Scanning single-electron transistor array microscope to probe a two-dimensional electron system under quantum Hall conditions below 40 milli-Kelvin

Abstract

In this thesis a newly built scanning single-electron transistor microscope in a highly vibration damped laboratory environment is presented. The main purpose of this setup is to obtain electrostatic potential distributions of surface near electron systems. Additionally, the microscope is sensitive to changes in capacitance, charge, contact potential, and temperature. One unique feature of this setup is the one-dimensional array of up to eight probing tips with a fixed spacing of 4 µm between them. Furthermore, the combination of its almost negligible influence on the sample while scanning over the surface, as well as its working temperature of less than 40 milli-Kelvin distinguishes it from the few other microscopes of its kind. At the beginning of the thesis the description of the microscope setup and functionality with an extensive characterization can be found. Moreover, electrostatic simulations based on the finite element method are presented to explain and understand measurement data obtained for the tip-sample approach and compensation.

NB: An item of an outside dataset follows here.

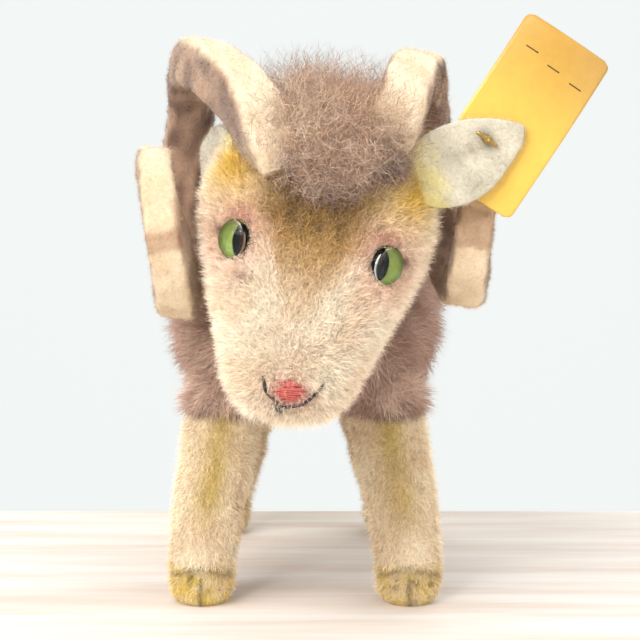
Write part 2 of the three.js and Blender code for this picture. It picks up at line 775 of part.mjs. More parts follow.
function addLegs() {
  for (const [end, leg] of Object.entries(LEGS)) {
    const bore = wireSolid(leg, LEG_WIRE.radius + GAP);
    for (const side of [LEFT, RIGHT]) {
      const turn = (geometry) => toSolid(side === LEFT ? geometry : mirrored(geometry));
      const outer = turn(legGeometry(leg, 0, 0, LEG_TOP.skinZ, LEG_MESH.skin));
      const hollow = turn(legGeometry(leg, PLUSH, PLUSH, LEG_TOP.stuffingZ, LEG_MESH.stuffing));
      const within = PLUSH + 2 * GAP;
      const filling = turn(legGeometry(leg, within, PLUSH + GAP, LEG_TOP.stuffingZ, LEG_MESH.stuffing));
      const name = `${end}_${sideNames[side]}_leg`;
      const skin = outer.subtract(torsoClear).subtract(hollow);
      keep(bodyPieces, `${name}_skin`, skin, finish(COLOURS.legPlush, MATT));
      keep(bodyPieces, `${name}_stuffing`, filling.subtract(torsoClear).subtract(bore), woodWool);
    }
    keep(bodyPieces, `${end}_leg_wire`, wireSolid(leg, LEG_WIRE.radius), steel);
  }
}

function addTorso() {
  const bores = Object.values(LEGS).map((leg) => wireSolid(leg, LEG_WIRE.radius + GAP));
  let skin = torsoOuter.subtract(torsoInner).subtract(neckBore());
  let filling = torsoFilling.intersect(halfSpace(RIGHT, discFrom)).subtract(neckCavity(RIGHT));
  for (const bore of bores) {
    skin = skin.subtract(bore);
    filling = filling.subtract(bore);
  }
  const plush = finish(COLOURS.brownPlush, MATT);
  keep(bodyPieces, "body_skin", skin, plush);
  keep(bodyPieces, "body_stuffing", filling, woodWool);
  const tail = new THREE.SphereGeometry(1, 12, 8);
  tail.scale(TAIL.halfWidth, TAIL.halfThickness, TAIL.halfLength);
  tail.rotateX(radians(TAIL.leanDeg)).translate(0, TAIL.y, TAIL.z);
  keep(bodyPieces, "tail", toSolid(tail).subtract(torsoClear), plush);
  const seam = wireAlong(bellySeamCurve(), THREAD.radius, 30, 3);
  keep(bodyPieces, "belly_seam_thread", toSolid(seam), finish(COLOURS.seamThread, 0.8));
}

function addNeck() {
  const lists = { [LEFT]: headPieces, [RIGHT]: bodyPieces };
  const owners = { [LEFT]: "head", [RIGHT]: "body" };
  for (const side of [LEFT, RIGHT]) {
    const disc = neckDisc(side, NECK.discRadius, discFrom, NECK.discThickness, DISC_SIDES);
    const washer = neckDisc(side, NECK.washerRadius, washerFrom, NECK.washerThickness, DISC_SIDES);
    keep(lists[side], `${owners[side]}_neck_disc`, disc, finish(COLOURS.cardboard, MATT));
    keep(lists[side], `${owners[side]}_neck_washer`, washer, steel);
  }
  keep(bodyPieces, "neck_cotter_pin", neckPin(), steel);
}

function addHeadSkins() {
  const sockets = eyeSocket(LEFT).add(eyeSocket(RIGHT));
  const shell = headOuter.subtract(headInner).subtract(neckBore()).subtract(sockets);
  const stuffed = headFilling.intersect(halfSpace(LEFT, discFrom));
  const filling = stuffed.subtract(neckCavity(LEFT)).subtract(sockets);
  const face = shell.subtract(crownRegion(-GAP / 2));
  keep(headPieces, "face_skin", face, finish(COLOURS.facePlush, MATT));
  keep(headPieces, "crown_skin", shell.intersect(crownRegion(GAP / 2)), finish(COLOURS.crownPlush, MATT));
  keep(headPieces, "head_stuffing", filling, woodWool);
  keep(headPieces, "nose_stitching", noseSolid(headClear, headNose), finish(COLOURS.noseThread, 0.7));
  const mouth = wireAlong(mouthCurve(), THREAD.radius, 14, 3);
  keep(headPieces, "mouth_stitching", toSolid(mouth), finish(COLOURS.mouthThread, 0.7));
}

function addEyes() {
  for (const side of [LEFT, RIGHT]) {
    const name = `${sideNames[side]}_eye`;
    const glass = toSolid(ontoEye(eyeGlassGeometry(), side, glassBack));
    const pupil = toSolid(ontoEye(pupilGeometry(), side, pupilBack));
    const iris = toSolid(ontoEye(eyeDisc(EYE.radius, EYE.irisThickness), side, irisBack));
    const shankBack = irisBack - GAP - EYE.shankLength;
    const shank = toSolid(ontoEye(eyeDisc(EYE.shankRadius, EYE.shankLength, PIN_SIDES), side, shankBack));
    keep(headPieces, `${name}_glass`, glass, finish(COLOURS.glass, 0.05));
    keep(headPieces, `${name}_pupil`, pupil, finish(COLOURS.pupil, 0.2));
    keep(headPieces, `${name}_iris`, iris, finish(COLOURS.iris, 0.3));
    keep(headPieces, `${name}_shank`, shank, steel);
  }
}

function addHorns() {
  for (const side of [LEFT, RIGHT]) {
    const { felt, core } = hornPieces(side, headClear);
    keep(headPieces, `${sideNames[side]}_horn_felt`, felt, finish(COLOURS.hornFelt, MATT));
    keep(headPieces, `${sideNames[side]}_horn_core`, core, woodWool);
  }
}

function addEarsAndTag() {
  const hole = pinHole();
  for (const side of [LEFT, RIGHT]) {
    const horn = toSolid(hornGeometry(side, -GAP, 0, 1, HORN_MESH.felt));
    const ear = toSolid(ontoEar(earGeometry(), side)).subtract(headClear).subtract(horn);
    const pierced = side === LEFT ? ear.subtract(hole) : ear;
    keep(headPieces, `${sideNames[side]}_ear`, pierced, finish(COLOURS.earFelt, MATT));
  }
  keep(headPieces, "tag_rivet", rivetSolid(), finish(COLOURS.brass, 0.4, 1));
  keep(tagPieces, "tag", toSolid(tagGeometry()).subtract(hole), finish(COLOURS.card, 0.7));
}

// ---------------------------------------------------------------- assembly

addTorso();
addLegs();
addNeck();
addHeadSkins();
addEyes();
addHorns();
addEarsAndTag();

// The head's pieces stay where they were modelled inside a group that turns about the neck's axis.
const headPieceGroup = new THREE.Group();
headPieceGroup.add(...headPieces, ...tagPieces);
headPieceGroup.position.copy(neckPoint).negate();

const headGroup = new THREE.Group();
headGroup.add(headPieceGroup);
headGroup.position.copy(neckPoint);
const neckAxis = new THREE.Vector3(0, -Math.cos(neckTilt), Math.sin(neckTilt));
headGroup.quaternion.setFromAxisAngle(neckAxis, -radians(NECK.headTurnDeg));

const standing = new THREE.Group();
standing.add(...bodyPieces, headGroup);
standing.updateMatrixWorld(true);

const bounds = new THREE.Box3().setFromObject(standing, true);
const middle = bounds.getCenter(new THREE.Vector3());
standing.position.set(-middle.x, -middle.y, -bounds.min.z);

const ram = new THREE.Group();
ram.add(standing);
ram.updateMatrixWorld(true);

export default ram;
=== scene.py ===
"""A small standing plush ram with curled felt horns, made up the way a toy maker would make it.

The stuffed forms come first, then the pile that grows on them, the felt, the glass eyes, the stitches
and the card tag. Sizes are in millimetres in the toy's own axes until a mesh is written: x runs from the
toy's middle to its left, y from its middle to its tail, and z up from the table.
"""

import sys
import logging
import math
from dataclasses import dataclass, field
from enum import Enum

import bpy
import numpy as np
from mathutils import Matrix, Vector
from mathutils.kdtree import KDTree


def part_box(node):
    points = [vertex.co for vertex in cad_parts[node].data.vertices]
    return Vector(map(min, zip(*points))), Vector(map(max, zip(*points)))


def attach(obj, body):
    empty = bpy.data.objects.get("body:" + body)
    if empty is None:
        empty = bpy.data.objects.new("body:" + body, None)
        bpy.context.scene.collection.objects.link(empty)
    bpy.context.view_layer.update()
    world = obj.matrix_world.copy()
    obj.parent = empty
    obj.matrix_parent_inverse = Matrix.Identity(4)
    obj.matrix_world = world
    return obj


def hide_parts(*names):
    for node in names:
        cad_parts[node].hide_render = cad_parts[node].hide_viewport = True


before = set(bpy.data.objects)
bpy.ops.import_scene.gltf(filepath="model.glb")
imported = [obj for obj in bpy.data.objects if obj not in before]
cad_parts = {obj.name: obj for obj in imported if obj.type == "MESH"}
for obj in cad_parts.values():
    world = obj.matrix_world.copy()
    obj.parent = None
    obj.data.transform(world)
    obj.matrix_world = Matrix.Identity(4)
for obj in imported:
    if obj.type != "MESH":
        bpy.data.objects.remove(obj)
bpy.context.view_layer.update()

LOG = logging.getLogger("ram")

MM = 0.001
PIECE_TRIANGLES = 190_000  # the most triangles that one piece of pile may have


class Side(Enum):
    """The toy's own left (+X) and right (-X)."""

    LEFT = 1
    RIGHT = -1

    @property
    def word(self) -> str:
        """The side's name as the pieces spell it."""
        return self.name.lower()


# ---------------------------------------------------------------- small maths


def smooth(value: np.ndarray, low: float, high: float) -> np.ndarray:
    """A smooth step from 0 at low to 1 at high.

    Args:
        value: Where to read the step.
        low: Where it leaves 0.
        high: Where it reaches 1.

    Returns:
        The step's height at each value.
    """
    share = np.clip((np.asarray(value, float) - low) / (high - low), 0.0, 1.0)
    return share * share * (3.0 - 2.0 * share)


def mix(low: np.ndarray, high: np.ndarray, share: np.ndarray) -> np.ndarray:
    """The value a share of the way from low to high."""
    return low + (high - low) * share


def dome(along: np.ndarray, power: float) -> np.ndarray:
    """The half size of a blunt dome at a share (-1 to 1) of its length."""
    return np.maximum(0.0, 1.0 - np.minimum(1.0, np.abs(along)) ** power) ** (1.0 / power)


def squared(value: np.ndarray, power: float) -> np.ndarray:
    """A cosine or sine squared off into that of a rounded rectangle."""
    return np.sign(value) * np.abs(value) ** (2.0 / power)


def unit(vectors: np.ndarray) -> np.ndarray:
    """The vectors at length one."""
    return vectors / np.maximum(1e-9, np.linalg.norm(vectors, axis=-1, keepdims=True))


def near(value: np.ndarray, middle: float, spread: float) -> np.ndarray:
    """1 at the middle, fading to almost 0 two spreads away on either side."""
    return np.exp(-(((value - middle) / spread) ** 2))


def linear(red: float, green: float, blue: float) -> np.ndarray:
    """A paint colour, given as 0 to 255 on screen, as linear light."""
    screen = np.array([red, green, blue]) / 255.0
    return np.where(screen <= 0.04045, screen / 12.92, ((screen + 0.055) / 1.055) ** 2.4)


def ripple(points: np.ndarray, scale: float, seed: int, waves: int = 7) -> np.ndarray:
    """Smooth pseudo-random values between about -1 and 1 that change over `scale` millimetres.

    Args:
        points: Places in millimetres.
        scale: The size of one lump.
        seed: Picks the pattern.
        waves: How many waves are added up.

    Returns:
        One value for each place.
    """
    rng = np.random.default_rng(seed)
    total = np.zeros(len(points))
    for _ in range(waves):
        heading = unit(rng.normal(size=3)) * (2.0 * math.pi / scale) * rng.uniform(0.5, 1.2)
        total += np.sin(points @ heading + rng.uniform(0.0, 2.0 * math.pi))
    return total / math.sqrt(waves)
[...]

In the last sections the calibration technique used to measure Hall potential distributions is explained and the necessary set of measurements for the case of the integer filling factor four is shown. As a prospect for future measurements this microscope allows to obtain Hall potential distributions of samples under fractional quantum Hall conditions. In addition, the microscope is capable of intentionally disturbing the investigated electron system locally and simultaneously determining its response with the neighboring probing tips.